Mr Dodds is employed by the Herald to offer his opinions. This one, with respect, seems entirely wrong. To call Mr Yorkston a “hypocrite” for criticising Rangers for not paying bills seems the type of reaction one would expect from an ill-informed Rangers cheerleader, who believes that no one other than Rangers is allowed to talk about Rangers. Mr Dodds however is a professional commentator on football issues, employed by the BBC and the Herald. He is not a spokesman for Rangers, and if he is he should make that clear. Dunfermline might well have criticisms that can validly be made of them, but not being able to settle a payment to a former manager in one instalment is, I respectfully submit, a rather different situation from Rangers, in administration and facing possible liquidation over debts in excess, possibly, of £100 million.
I have not checked through Mr Dodds’ archives to see if he has been as voluble on Rangers’ debt issues as he is regarding Dunfermline’s. However, it seems a very unwise coda to his piece, and would be unlikely to garner any neutral support, I feel.
Billy Dodds confirms that he received a contractual payment through the EBT, after tax was deducted. Something is not right with that. I am sure there is a way in which what he and Rangers say happened totally legitimately took place. However, I find trouble reconciling the accounts.

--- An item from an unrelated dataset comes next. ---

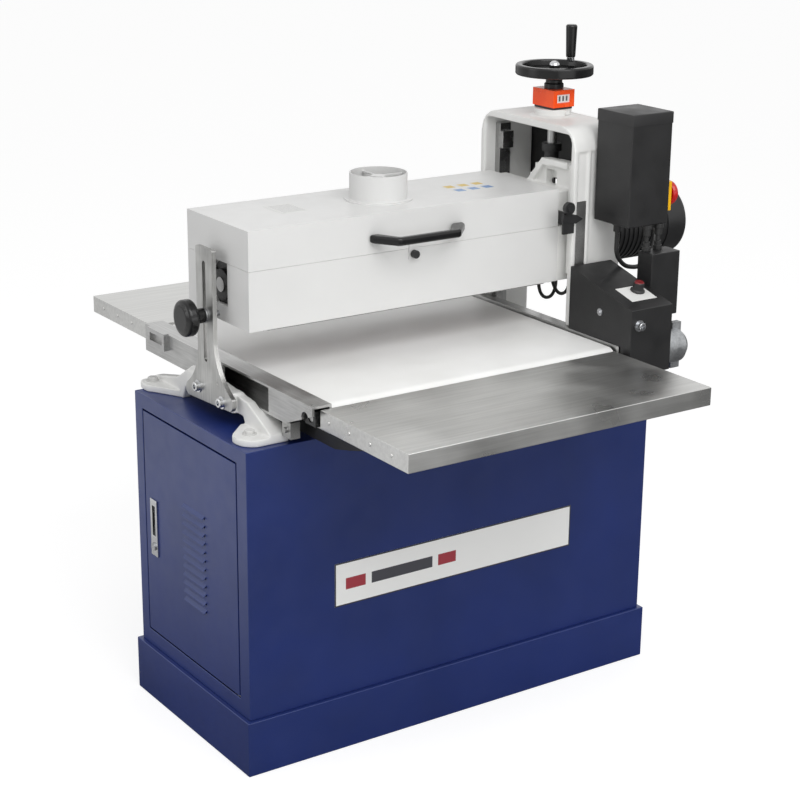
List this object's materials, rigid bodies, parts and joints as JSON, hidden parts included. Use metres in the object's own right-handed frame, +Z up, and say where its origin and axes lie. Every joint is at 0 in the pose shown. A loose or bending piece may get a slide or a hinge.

I wonder if Mr Dodds took advice from his accountant, his lawyer, or Rangers, prior to penning his piece. As he was golfing in Spain, he may not have had the chance to do so.
One also wonders if he was a witness at the First Tier Tribunal, and if so if he gave the same evidence. If so, then one suspects there would have been frantic efforts to get him to backtrack or clarify his evidence. We will wait to see the verdict to find the answer to that.
What he has done is shown, in one sentence, that the EBT scheme was not operated in the way Rangers claimed.